### JOB:
Repeat exactly, and only, the lines below starting at the line that contains "buildHelmet(armour);" and ending at the line that contains "return a + (b - a) * t", inclusive of both.

(Extracted data entries)

┌──

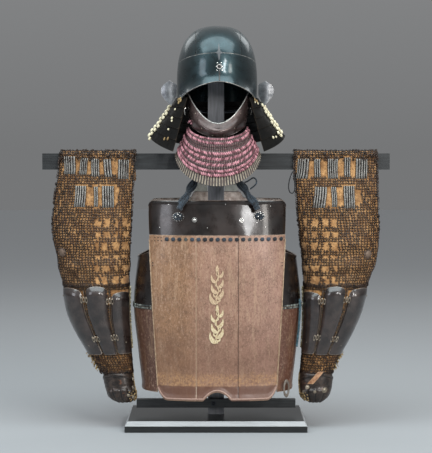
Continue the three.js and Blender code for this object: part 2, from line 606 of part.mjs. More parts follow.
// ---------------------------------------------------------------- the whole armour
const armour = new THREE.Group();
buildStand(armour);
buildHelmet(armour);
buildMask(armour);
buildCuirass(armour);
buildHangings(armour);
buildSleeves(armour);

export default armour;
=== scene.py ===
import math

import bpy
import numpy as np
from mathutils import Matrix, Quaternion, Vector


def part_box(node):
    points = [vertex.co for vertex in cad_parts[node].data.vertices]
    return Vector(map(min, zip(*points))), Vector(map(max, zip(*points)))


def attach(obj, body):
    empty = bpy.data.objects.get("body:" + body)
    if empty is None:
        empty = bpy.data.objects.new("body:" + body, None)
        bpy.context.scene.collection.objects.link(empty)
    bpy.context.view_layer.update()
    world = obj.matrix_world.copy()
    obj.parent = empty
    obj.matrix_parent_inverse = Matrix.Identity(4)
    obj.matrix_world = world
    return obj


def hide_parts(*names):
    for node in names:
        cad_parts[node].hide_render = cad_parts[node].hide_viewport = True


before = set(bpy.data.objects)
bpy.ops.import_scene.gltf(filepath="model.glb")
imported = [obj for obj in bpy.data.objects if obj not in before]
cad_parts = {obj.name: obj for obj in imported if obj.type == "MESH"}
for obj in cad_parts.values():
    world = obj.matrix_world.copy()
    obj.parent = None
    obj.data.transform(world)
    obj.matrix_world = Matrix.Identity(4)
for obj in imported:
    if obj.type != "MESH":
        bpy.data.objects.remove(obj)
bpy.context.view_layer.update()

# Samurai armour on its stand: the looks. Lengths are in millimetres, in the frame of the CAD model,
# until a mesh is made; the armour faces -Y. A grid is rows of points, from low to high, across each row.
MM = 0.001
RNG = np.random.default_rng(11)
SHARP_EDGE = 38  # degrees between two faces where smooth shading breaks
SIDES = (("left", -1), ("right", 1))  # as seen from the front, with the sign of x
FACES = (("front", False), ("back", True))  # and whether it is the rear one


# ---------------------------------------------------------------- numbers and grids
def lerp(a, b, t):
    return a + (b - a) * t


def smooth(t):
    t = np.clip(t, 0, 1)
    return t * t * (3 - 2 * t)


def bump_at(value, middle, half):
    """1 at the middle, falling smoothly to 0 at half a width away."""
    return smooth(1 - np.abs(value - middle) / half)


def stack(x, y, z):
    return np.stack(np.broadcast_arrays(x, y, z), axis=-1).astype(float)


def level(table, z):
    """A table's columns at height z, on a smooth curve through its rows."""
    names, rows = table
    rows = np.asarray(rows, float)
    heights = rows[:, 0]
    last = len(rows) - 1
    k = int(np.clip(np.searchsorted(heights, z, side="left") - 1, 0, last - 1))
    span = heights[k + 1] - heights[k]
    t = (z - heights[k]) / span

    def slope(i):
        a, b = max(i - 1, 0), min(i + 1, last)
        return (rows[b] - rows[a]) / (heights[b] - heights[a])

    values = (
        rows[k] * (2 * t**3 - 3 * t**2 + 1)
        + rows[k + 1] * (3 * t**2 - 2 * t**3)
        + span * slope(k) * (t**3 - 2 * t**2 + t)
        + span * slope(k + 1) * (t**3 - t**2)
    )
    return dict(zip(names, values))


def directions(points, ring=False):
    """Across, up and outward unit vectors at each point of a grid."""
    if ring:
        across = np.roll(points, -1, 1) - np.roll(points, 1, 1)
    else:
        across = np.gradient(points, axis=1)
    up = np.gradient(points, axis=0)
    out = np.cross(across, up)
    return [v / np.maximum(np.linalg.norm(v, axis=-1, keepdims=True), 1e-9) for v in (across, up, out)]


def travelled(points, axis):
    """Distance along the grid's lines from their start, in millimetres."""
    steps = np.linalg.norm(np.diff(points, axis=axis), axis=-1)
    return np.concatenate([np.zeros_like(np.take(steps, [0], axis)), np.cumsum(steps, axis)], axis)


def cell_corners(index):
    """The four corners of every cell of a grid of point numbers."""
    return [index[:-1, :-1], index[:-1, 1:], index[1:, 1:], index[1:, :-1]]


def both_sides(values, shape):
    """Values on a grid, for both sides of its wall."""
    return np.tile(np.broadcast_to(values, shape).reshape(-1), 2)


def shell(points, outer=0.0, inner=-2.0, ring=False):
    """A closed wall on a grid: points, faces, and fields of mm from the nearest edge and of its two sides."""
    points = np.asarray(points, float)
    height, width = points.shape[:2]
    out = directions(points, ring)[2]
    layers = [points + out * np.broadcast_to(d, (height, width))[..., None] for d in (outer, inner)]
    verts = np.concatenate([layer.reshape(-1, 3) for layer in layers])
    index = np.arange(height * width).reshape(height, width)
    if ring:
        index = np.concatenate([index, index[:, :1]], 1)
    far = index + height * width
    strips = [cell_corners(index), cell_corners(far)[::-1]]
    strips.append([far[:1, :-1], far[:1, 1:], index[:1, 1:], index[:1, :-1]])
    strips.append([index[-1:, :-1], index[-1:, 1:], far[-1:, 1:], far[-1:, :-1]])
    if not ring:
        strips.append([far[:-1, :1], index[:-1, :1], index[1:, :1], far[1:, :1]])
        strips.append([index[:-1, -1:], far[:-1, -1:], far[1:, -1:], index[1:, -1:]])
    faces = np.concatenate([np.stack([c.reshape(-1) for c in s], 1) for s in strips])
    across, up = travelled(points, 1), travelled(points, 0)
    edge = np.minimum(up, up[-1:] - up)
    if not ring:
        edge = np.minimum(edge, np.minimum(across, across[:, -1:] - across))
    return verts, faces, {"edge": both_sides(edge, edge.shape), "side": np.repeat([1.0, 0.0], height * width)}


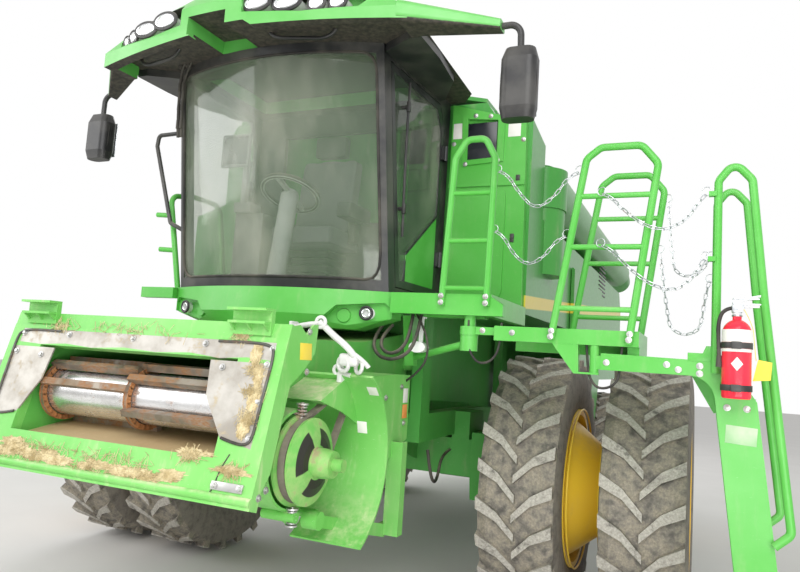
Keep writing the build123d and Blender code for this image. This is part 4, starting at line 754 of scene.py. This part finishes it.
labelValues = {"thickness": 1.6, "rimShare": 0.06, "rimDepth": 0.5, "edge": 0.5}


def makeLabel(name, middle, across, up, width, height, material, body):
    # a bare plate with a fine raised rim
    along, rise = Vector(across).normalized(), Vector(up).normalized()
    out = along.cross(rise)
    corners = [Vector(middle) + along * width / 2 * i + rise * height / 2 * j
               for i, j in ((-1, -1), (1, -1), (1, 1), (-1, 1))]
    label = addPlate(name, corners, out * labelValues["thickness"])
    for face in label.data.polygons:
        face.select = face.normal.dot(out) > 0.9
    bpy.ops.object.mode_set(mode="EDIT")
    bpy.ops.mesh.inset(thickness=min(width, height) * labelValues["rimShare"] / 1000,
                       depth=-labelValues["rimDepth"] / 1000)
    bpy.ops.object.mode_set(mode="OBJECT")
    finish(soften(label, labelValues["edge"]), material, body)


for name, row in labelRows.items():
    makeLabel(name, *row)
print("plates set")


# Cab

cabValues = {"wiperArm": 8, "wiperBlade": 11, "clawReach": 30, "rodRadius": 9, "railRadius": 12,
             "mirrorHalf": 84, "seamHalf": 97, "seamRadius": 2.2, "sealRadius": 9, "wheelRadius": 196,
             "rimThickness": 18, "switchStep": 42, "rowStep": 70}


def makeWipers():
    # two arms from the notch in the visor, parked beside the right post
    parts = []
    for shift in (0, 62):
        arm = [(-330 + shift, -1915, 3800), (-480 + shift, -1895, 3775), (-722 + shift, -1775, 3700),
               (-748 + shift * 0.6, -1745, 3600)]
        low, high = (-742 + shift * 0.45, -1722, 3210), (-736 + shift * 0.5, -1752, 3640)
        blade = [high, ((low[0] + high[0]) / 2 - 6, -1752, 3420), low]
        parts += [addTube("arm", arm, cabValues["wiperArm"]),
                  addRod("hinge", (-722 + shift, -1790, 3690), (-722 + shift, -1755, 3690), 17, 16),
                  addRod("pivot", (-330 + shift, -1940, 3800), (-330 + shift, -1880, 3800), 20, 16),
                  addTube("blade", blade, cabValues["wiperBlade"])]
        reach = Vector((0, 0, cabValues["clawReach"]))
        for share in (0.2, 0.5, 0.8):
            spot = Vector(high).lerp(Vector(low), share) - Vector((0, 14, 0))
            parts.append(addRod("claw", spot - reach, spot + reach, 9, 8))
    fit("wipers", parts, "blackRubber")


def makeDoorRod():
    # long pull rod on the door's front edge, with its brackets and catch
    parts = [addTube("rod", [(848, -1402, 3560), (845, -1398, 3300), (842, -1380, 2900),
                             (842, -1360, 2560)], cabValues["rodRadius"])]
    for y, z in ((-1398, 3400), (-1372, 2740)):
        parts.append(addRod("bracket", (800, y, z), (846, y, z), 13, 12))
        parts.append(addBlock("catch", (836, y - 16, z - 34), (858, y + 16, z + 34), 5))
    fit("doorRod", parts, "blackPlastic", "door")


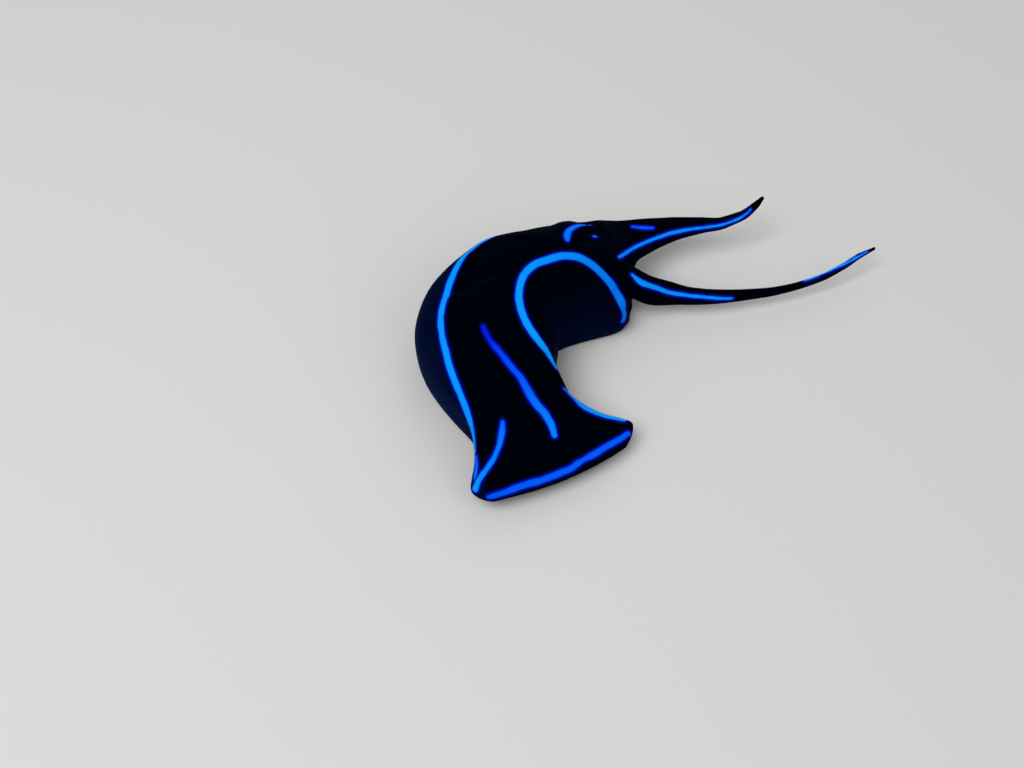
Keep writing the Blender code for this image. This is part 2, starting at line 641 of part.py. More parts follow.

└──

### EXERCISE SOLUTION:
buildHelmet(armour);
buildMask(armour);
buildCuirass(armour);
buildHangings(armour);
buildSleeves(armour);

export default armour;
=== scene.py ===
import math

import bpy
import numpy as np
from mathutils import Matrix, Quaternion, Vector


def part_box(node):
    points = [vertex.co for vertex in cad_parts[node].data.vertices]
    return Vector(map(min, zip(*points))), Vector(map(max, zip(*points)))


def attach(obj, body):
    empty = bpy.data.objects.get("body:" + body)
    if empty is None:
        empty = bpy.data.objects.new("body:" + body, None)
        bpy.context.scene.collection.objects.link(empty)
    bpy.context.view_layer.update()
    world = obj.matrix_world.copy()
    obj.parent = empty
    obj.matrix_parent_inverse = Matrix.Identity(4)
    obj.matrix_world = world
    return obj


def hide_parts(*names):
    for node in names:
        cad_parts[node].hide_render = cad_parts[node].hide_viewport = True


before = set(bpy.data.objects)
bpy.ops.import_scene.gltf(filepath="model.glb")
imported = [obj for obj in bpy.data.objects if obj not in before]
cad_parts = {obj.name: obj for obj in imported if obj.type == "MESH"}
for obj in cad_parts.values():
    world = obj.matrix_world.copy()
    obj.parent = None
    obj.data.transform(world)
    obj.matrix_world = Matrix.Identity(4)
for obj in imported:
    if obj.type != "MESH":
        bpy.data.objects.remove(obj)
bpy.context.view_layer.update()

# Samurai armour on its stand: the looks. Lengths are in millimetres, in the frame of the CAD model,
# until a mesh is made; the armour faces -Y. A grid is rows of points, from low to high, across each row.
MM = 0.001
RNG = np.random.default_rng(11)
SHARP_EDGE = 38  # degrees between two faces where smooth shading breaks
SIDES = (("left", -1), ("right", 1))  # as seen from the front, with the sign of x
FACES = (("front", False), ("back", True))  # and whether it is the rear one


# ---------------------------------------------------------------- numbers and grids
def lerp(a, b, t):
    return a + (b - a) * t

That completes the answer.